In case the tea party wasn't about to have a big enough fit, he went and grabed the third rail. "In this regard, the health care law is little different from Social Security." (I suppose Social Security is legal which is his point, but it is hardly solvent...1.4 trillion budget deficit?)

"The court unanimously recognized in 1982 that it would be “difficult, if not impossible” to maintain the financial soundness of a Social Security system from which people could opt out."

Well the states that joined the suit disagree about financial soundness of both Social Security and the health care bill. If it turns out to be "difficult, if not impossible" to maintain the financial soundness of Social Security when it doesn't let folks opt out... maybe the court can take a look at some of the facts that gave rise to the finding. I mean....

Lets say I have a bank receipt from 1982, showing a ballance in my checking account of one million dollars. I walk into the bank with a check made out for 1 million and ask for it to be cashed...Without knowing banking law I still figure that the teller would be negligent if he cashed the check without doing some due dilligence.

I don't care much for the term "living constitution", but I think it is important to recognize that holdings are based in both law and fact. The law is the same, until it is changed by congressional bodies, but the facts are always different, so the holdings are different. But the holdings are used as law.

In the example of the teller, past examples of fraud will have resulted in the banks changing policies to combat fraud and graft. For the bank teller the policy, or holding is law(contract, labor law, setting forward company policy). Sorry I can't cash X amount without I.D., or indicia X,Y,Z.

In a tremendous number of circumstances "holdings" work as law. But "holdings" are living, because they are law+fact. Constitutional Law is full of "holdings", so Constitutional Law is Living even if the constitution isn't.

In Proffesor Tribes example he cites the holding in Lee, but neglects the facts. The case involves the Amish and the extent of the free excercise clause, which itself is somewhat dependent on how plausible/central the court finds the religious conviction. In Wisconsin v. Yoder for example the court allowed the infamous "Amish exception" to compulsory education.

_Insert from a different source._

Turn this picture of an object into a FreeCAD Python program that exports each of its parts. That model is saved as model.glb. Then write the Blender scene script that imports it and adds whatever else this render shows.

That is the court held both that the farm work of the Amish and the Amish way of life was directly threatened by a secular public education, which would prepare them for a life distinct from Amish traditions. The court did not find the argument as persuasive in Lee, so the balance in Lee went to the state and its argument that allowing people to opt out of social security would be too great a burden.

I think the general argument in Lee could be applied to the difficulties and costs of running an administrative agency like the department of HHS.

What used to be Constitutional Law(Yoder, Lee), has moved out of the courts and into the administrative agencies because these are more knowledgeable about the costs of the exceptions. See controversy over 700+ exceptions.

In fact the way professor Tribe words it, you would think the Court in Lee had really dug deeply into the costs of exceptions. It is probably more fair to say that they were worried about a backlog of borderline free excercise claims and disrupting the clear prescedent on taxation "There is no principled way for purposes of this case to distinguish between general taxes and those imposed under the Social Security Act." Lee v. U.S. 455 U.S. 252 ( was not to open pandora's box.)

Setting asside the "penalty" vs. "tax" debate, the holding in Lee would only have to be overturned if it was not so easily distinguishable and controverted by actions.